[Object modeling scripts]

────────────────

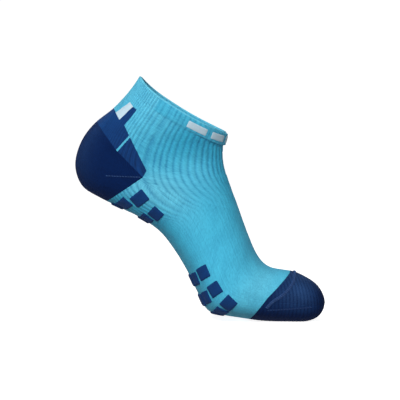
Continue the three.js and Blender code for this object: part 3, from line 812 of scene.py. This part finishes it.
plainZone = {"relief": footHeight, "groove": ribGroove, "tone": skyStretchAndPaintedLight, "yarn": "skyKnit",
             "follow": followAnkle}
zoneSettings = {
    "leg": {"slot": "rib_knit", "nodes": ["leg_rib_panel", "ankle_panel", "heel_tab"]},
    "foot": {"slot": "foot_knit", "nodes": ["instep_panel", "arch_sole"], "follow": followBall},
    "forefoot": {"slot": "foot_knit", "nodes": ["forefoot_upper", "forefoot_sole"], "follow": followBall},
    "toe_pocket": {"relief": toeHeight, "groove": toeGroove, "tone": darkPaintedLight, "yarn": "darkKnit",
                   "slot": "heel_toe_knit", "nodes": ["toe_pocket_upper", "toe_pocket_sole"],
                   "follow": followBall},
    "heel_pocket": {"relief": heelHeight, "groove": noGroove, "tone": darkPaintedLight, "yarn": "darkKnit",
                    "slot": "heel_toe_knit", "nodes": ["heel_pocket_lower", "heel_pocket_upper"]},
    "high_splice": {"relief": spliceHeight, "tone": darkPaintedLight, "yarn": "navyKnit",
                    "slot": "splice_knit", "nodes": ["high_splice"]},
    "splice_line": {"relief": heelHeight, "groove": noGroove, "slot": "rib_knit"},
    "splice_wing": {"relief": spliceHeight, "tone": darkPaintedLight, "yarn": "navyKnit", "slot": "splice_knit"},
    "tab_bar": {"relief": spliceHeight, "tone": darkPaintedLight, "yarn": "navyKnit", "slot": "splice_knit"},
    "tab_block": {"relief": heelHeight, "groove": noGroove, "yarn": "whiteKnit", "slot": "white_knit"},
}
for name, own in zoneSettings.items():
    settings = {**plainZone, **own}
    here = zone == name
    if "nodes" in own:
        buildZone(name + "_knit", here, settings, own["nodes"])
        continue
    near = cut["centres"][:, 1] < 0
    buildZone(name + "_knit_inner", here & near, settings, [name + "_inner"])
    buildZone(name + "_knit_outer", here & ~near, settings, [name + "_outer"])
print("knitted areas done")


# plates that lie on the knit
def joinParts(parts):
    points, faces, uvs, count = [], [], [], 0
    for somePoints, someFaces, someUv in parts:
        points.append(somePoints)
        uvs.append(someUv)
        faces += [[corner + count for corner in face] for face in someFaces]
        count += len(somePoints)
    return np.vstack(points), faces, np.vstack(uvs)


# A closed plate over a grid of places on the knit, with its own top and bottom heights.
def plateOver(t, angle, bottom, top, uv):
    rows, columns = t.shape
    size = rows * columns
    points = np.vstack([lifted(t, angle, top).reshape(-1, 3), lifted(t, angle, bottom).reshape(-1, 3)])
    index = np.arange(size).reshape(rows, columns)
    quads = np.stack([index[:-1, :-1], index[1:, :-1], index[1:, 1:], index[:-1, 1:]], -1).reshape(-1, 4)
    faces = quads.tolist() + (quads[:, ::-1] + size).tolist()
    ring = np.concatenate([index[0, :-1], index[:-1, -1], index[-1, :0:-1], index[:0:-1, 0]])
    after = np.roll(ring, -1)
    faces += np.stack([ring, after, after + size, ring + size], -1).tolist()
    flat = uv.reshape(-1, 2)
    return points, faces, np.vstack([flat, flat])


def belowRim(angle, distance):
    column = (angle + math.pi) / (2 * math.pi) * gridSettings["columns"]
    length = gridLength[:, int(round(column)) % gridSettings["columns"]]
    return np.interp(length[-1] - distance, length, rowT)


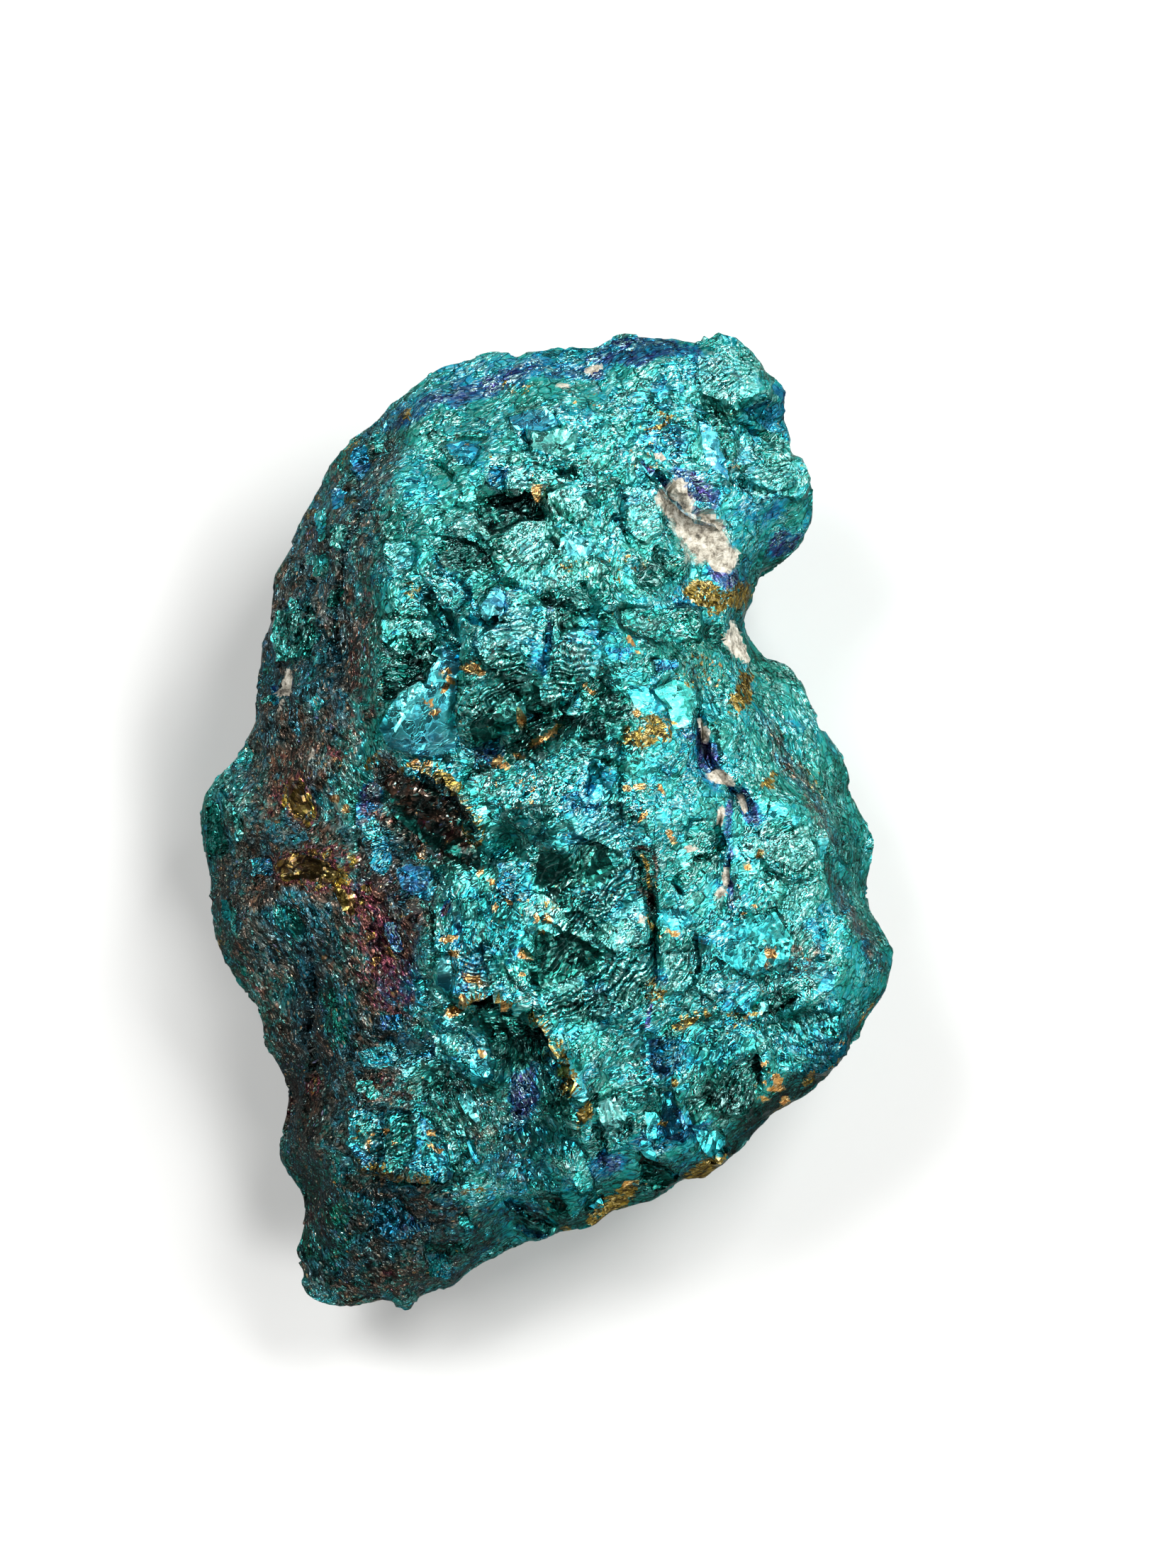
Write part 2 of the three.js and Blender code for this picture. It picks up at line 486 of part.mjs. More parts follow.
// Fills a loop with scattered corners on a loose triangular grid, clear of those already there.
function scatterInside(loop, points, spacing, channel) {
  const rowGap = spacing * Math.sqrt(0.75);
  const rows = Math.ceil(LENGTH / rowGap / 2) + 2;
  const columns = Math.ceil(WIDTH / spacing / 2) + 3;
  for (let j = -rows; j <= rows; j++) {
    for (let i = -columns; i <= columns; i++) {
      const shiftX = (chance(i, j, 0, channel) - 0.5) * 0.5 + (j % 2 ? 0.5 : 0);
      const shiftY = (chance(i, j, 1, channel) - 0.5) * 0.5;
      const x = (i + shiftX) * spacing;
      const y = (j + shiftY) * rowGap;
      if (insideLoop(loop, x, y) && farFrom(points, x, y, spacing * CLEAR)) points.push([x, y]);
    }
  }
}

// The corners of the upper face. The rim's come first. A ledge has a row along its edge and a row
// at its foot, and a crack has a row along its bed and one along each lip.
function upperPoints(rim) {
  const points = [...rim];
  const add = (at, offset, lean = 0) => {
    const x = at.x + at.leftX * offset;
    const y = at.y + at.leftY * offset;
    if (!insideLoop(rim, x, y) || !farFrom(points, x, y, LEDGE_WALL * CLEAR)) return;
    points.push([x, y, -at.leftX * lean, -at.leftY * lean]);
  };
  for (const { line, lean } of LEDGES) {
    for (const at of placesAlong(line, FEATURE_SPACING)) {
      add(at, LEDGE_EDGE, lean * endFade(at.share));
      add(at, LEDGE_EDGE - LEDGE_WALL);
    }
  }
  for (const { line, wide } of CRACKS) {
    for (const at of placesAlong(line, FEATURE_SPACING)) {
      add(at, 0);
      add(at, wide / 2);
      add(at, -wide / 2);
    }
  }
  scatterInside(rim, points, UPPER_SPACING, CHANNEL.upper);
  return points;
}

// --- the solid ---

// One closed skin: the upper face, rows of corners down the sides, and the underside.
function oreSkin() {
  const rim = rimLoop();
  const inset = ([x, y], share) => [
    MIDDLE.x + (x - MIDDLE.x) * share,
    MIDDLE.y + (y - MIDDLE.y) * share,
  ];
  const corners = [];
  const triangles = [];

  const upper = upperPoints(rim);
  for (const [x, y, leanX = 0, leanY = 0] of upper) {
    const corner = new THREE.Vector3(x + leanX, y + leanY, upperHeight(x, y));
    corners.push(Object.assign(corner, { below: 0 }));
  }
  for (const [a, b, c] of delaunay(upper)) {
    const x = (upper[a][0] + upper[b][0] + upper[c][0]) / 3;
    const y = (upper[a][1] + upper[b][1] + upper[c][1]) / 3;
    if (insideLoop(rim, x, y)) triangles.push([a, b, c]);
  }

  // Each row down the sides has as many corners as the rim, and the rim is the first row.
  let row = rim.map((_, i) => i);
  const foot = rim.map((at) => inset(at, SIDE_TUCK));
  for (let r = 1; r <= SIDE_ROWS; r++) {
    const turn = (r / SIDE_ROWS) * (Math.PI / 2);
    const start = corners.length;
    rim.forEach((at, i) => {
      const top = corners[i].z;
      const bottom = undersideHeight(...foot[i]);
      const [x, y] = inset(at, SIDE_TUCK + (1 - SIDE_TUCK) * Math.cos(turn) ** SIDE_BULGE);
      const z = top + (bottom - top) * Math.sin(turn) ** SIDE_DROP;
      const corner = new THREE.Vector3(x, y, z);
      corners.push(Object.assign(corner, { below: ease(r / 2) }));
    });
    const next = rim.map((_, i) => start + i);
    rim.forEach((_, i) => {
      const j = (i + 1) % rim.length;
      triangles.push([row[i], row[j], next[i]], [row[j], next[j], next[i]]);
    });
    row = next;
  }

  // The underside is joined to the last row.
  const under = [...foot];
  scatterInside(foot, under, UNDER_SPACING, CHANNEL.under);
  const first = corners.length - rim.length;
  for (const [x, y] of under.slice(rim.length)) {
    const corner = new THREE.Vector3(x, y, undersideHeight(x, y));
    corners.push(Object.assign(corner, { below: 1 }));
  }
  for (const [a, b, c] of delaunay(under)) {
    const x = (under[a][0] + under[b][0] + under[c][0]) / 3;
    const y = (under[a][1] + under[b][1] + under[c][1]) / 3;
    if (insideLoop(foot, x, y)) triangles.push([first + c, first + b, first + a]);
  }
  return { corners, triangles };
}

function skinGeometry({ corners, triangles }) {
  const geometry = new THREE.BufferGeometry().setFromPoints(corners);
  geometry.setIndex(triangles.flat());
  return geometry;
}

function oreGeometry() {
  const skin = oreSkin();
  const smooth = skinGeometry(skin);
  smooth.computeVertexNormals();
  const outward = smooth.getAttribute("normal");
  const out = new THREE.Vector3();
  skin.corners.forEach((corner, i) => {
    out.fromBufferAttribute(outward, i);
    // The flat spot stays flat, and the big broken blocks belong to the sides and the underside.
    const rough = corner.below === 1 ? ease(corner.z / REST_FADE) : 1;
    const blockShare = THREE.MathUtils.lerp(BLOCKS_ON_TOP, 1, corner.below);
    const blocks = BLOCK_STEP * blockShare * scoops(corner, BLOCK, CHANNEL.blocks);
    const chipped = CHIP_STEP * scoops(corner, CHIP, CHANNEL.chips);
    const gritty = GRIT_STEP * chips(corner, GRIT, CHANNEL.grit);
    corner.addScaledVector(out, rough * (blocks + chipped + gritty));
    corner.z = Math.max(corner.z, 0);
  });
  const geometry = skinGeometry(skin);
  // The box is brought to its length and width, and its middle over the origin.
  geometry.computeBoundingBox();
  const size = geometry.boundingBox.getSize(new THREE.Vector3());
  const middle = geometry.boundingBox.getCenter(new THREE.Vector3());
  geometry.translate(-middle.x, -middle.y, 0);
  geometry.scale(WIDTH / size.x, LENGTH / size.y, 1);
  return geometry;
}

const tarnishedOre = new THREE.MeshStandardMaterial({
  color: 0x1f8f92,
  roughness: 0.38,
  metalness: 0.9,
  flatShading: true,
});

const part = new THREE.Group();
const ore = new THREE.Mesh(oreGeometry(), tarnishedOre);
ore.name = "peacock_ore";
part.add(ore);

export default part;
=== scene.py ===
"""A rough lump of peacock ore: copper ore with an iridescent tarnish over broken, foil-like facets."""

import math
from functools import partial

import bpy
import numpy as np
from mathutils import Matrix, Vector


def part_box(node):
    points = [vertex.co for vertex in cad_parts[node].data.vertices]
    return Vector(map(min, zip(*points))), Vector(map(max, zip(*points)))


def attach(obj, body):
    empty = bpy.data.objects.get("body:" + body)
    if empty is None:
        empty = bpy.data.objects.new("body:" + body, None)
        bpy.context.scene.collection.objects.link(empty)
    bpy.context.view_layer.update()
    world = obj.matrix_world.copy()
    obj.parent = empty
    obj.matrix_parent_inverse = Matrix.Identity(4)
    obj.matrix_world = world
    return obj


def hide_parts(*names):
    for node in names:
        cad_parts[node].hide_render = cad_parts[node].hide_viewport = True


bl_info = {
    "name": "Peacock Ore Stone",
    "version": (1, 0, 0),
    "blender": (4, 5, 0),
    "location": "3D View > Sidebar > Peacock Ore",
    "description": "A rough lump of peacock ore with an iridescent tarnish",
    "category": "Add Mesh",
}

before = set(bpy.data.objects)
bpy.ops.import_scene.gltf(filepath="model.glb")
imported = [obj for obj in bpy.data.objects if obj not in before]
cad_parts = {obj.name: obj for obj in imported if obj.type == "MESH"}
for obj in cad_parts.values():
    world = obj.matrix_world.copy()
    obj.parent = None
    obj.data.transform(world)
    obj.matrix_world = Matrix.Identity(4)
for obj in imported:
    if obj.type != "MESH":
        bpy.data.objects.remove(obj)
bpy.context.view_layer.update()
STONE_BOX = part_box("peacock_ore")

MM = 0.001


def linear(colour):
    """The scene's linear colour, with an alpha of 1, for an sRGB hex value."""
    channels = (int(colour[i : i + 2], 16) / 255 for i in (1, 3, 5))
    return (*(c / 12.92 if c <= 0.04045 else ((c + 0.055) / 1.055) ** 2.4 for c in channels), 1.0)


# --- the broken surface: where things are, in mm, seen from above ---

# The film of tarnish runs from none (0, bare brassy ore) through copper, violet, blue and cyan to
# teal (0.75) and, where it is thickest, deep green (1).
ROSE, VIOLET, BLUE, CYAN, TEAL, GREEN = 0.26, 0.36, 0.48, 0.62, 0.75, 0.95

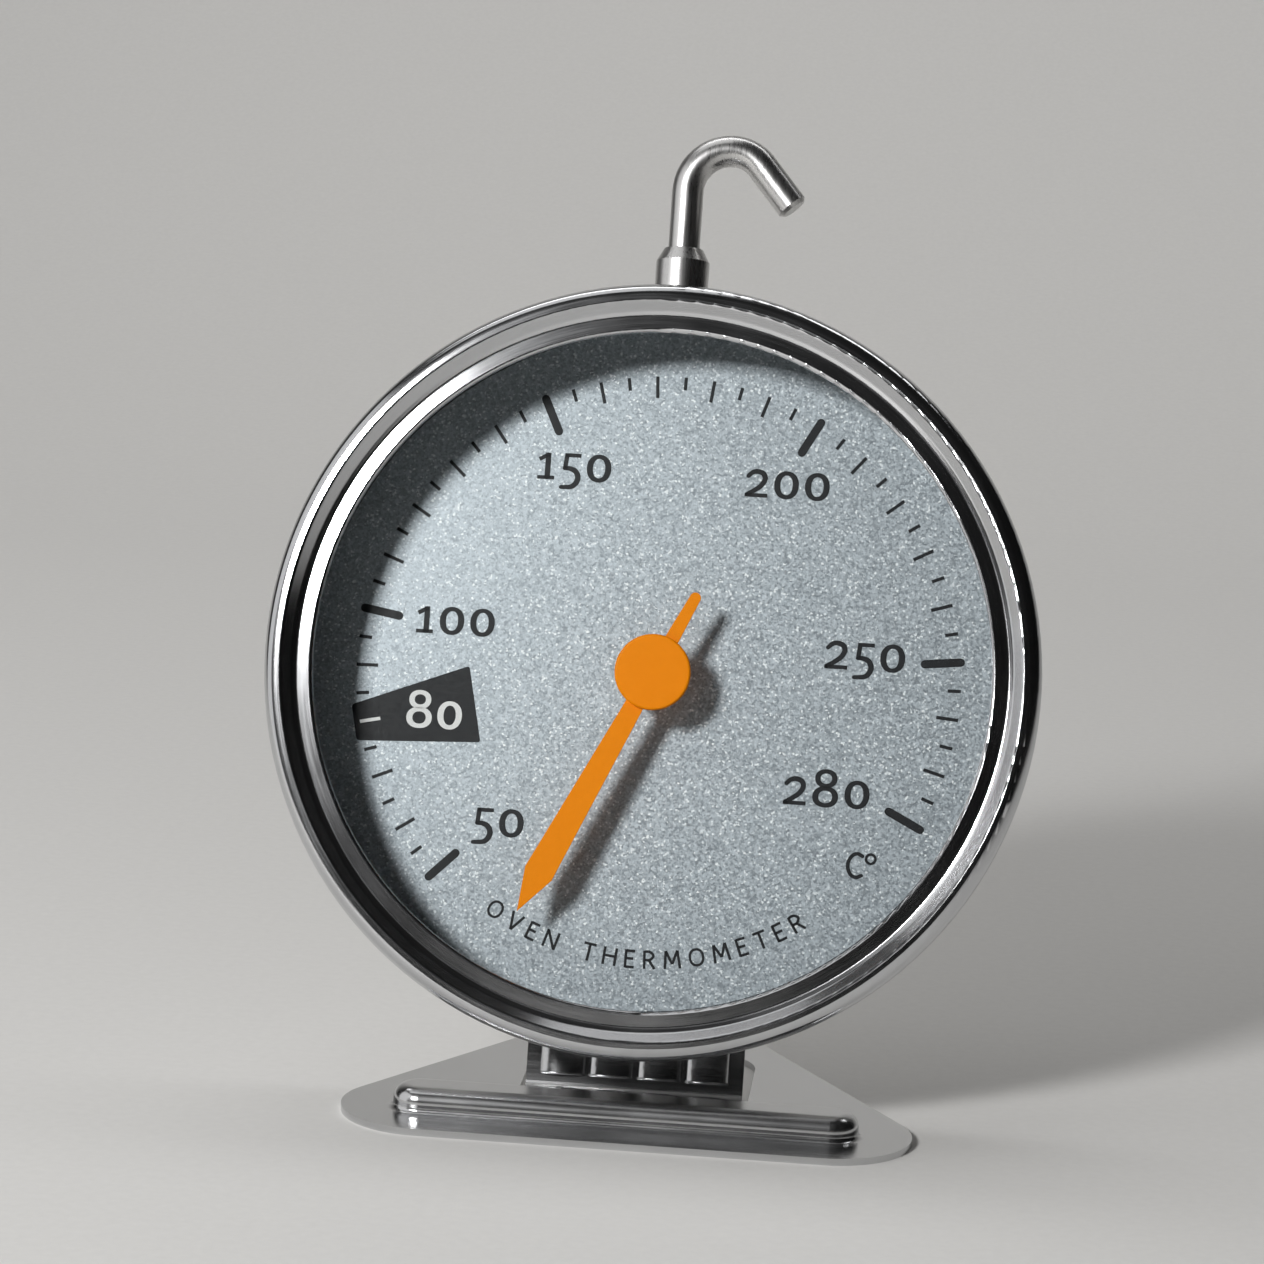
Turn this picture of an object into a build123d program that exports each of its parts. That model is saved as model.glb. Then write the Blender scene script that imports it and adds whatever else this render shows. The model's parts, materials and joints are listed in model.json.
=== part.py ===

────────────────

→ **Stated exercise**:
From the entries above, give again exactly the lines running from the line with "const tarnishedOre = new" to the line with "points = [vertex.co"; include both of those lines.

→ **Task response**:
const tarnishedOre = new THREE.MeshStandardMaterial({
  color: 0x1f8f92,
  roughness: 0.38,
  metalness: 0.9,
  flatShading: true,
});

const part = new THREE.Group();
const ore = new THREE.Mesh(oreGeometry(), tarnishedOre);
ore.name = "peacock_ore";
part.add(ore);

export default part;
=== scene.py ===
"""A rough lump of peacock ore: copper ore with an iridescent tarnish over broken, foil-like facets."""

import math
from functools import partial

import bpy
import numpy as np
from mathutils import Matrix, Vector


def part_box(node):
    points = [vertex.co for vertex in cad_parts[node].data.vertices]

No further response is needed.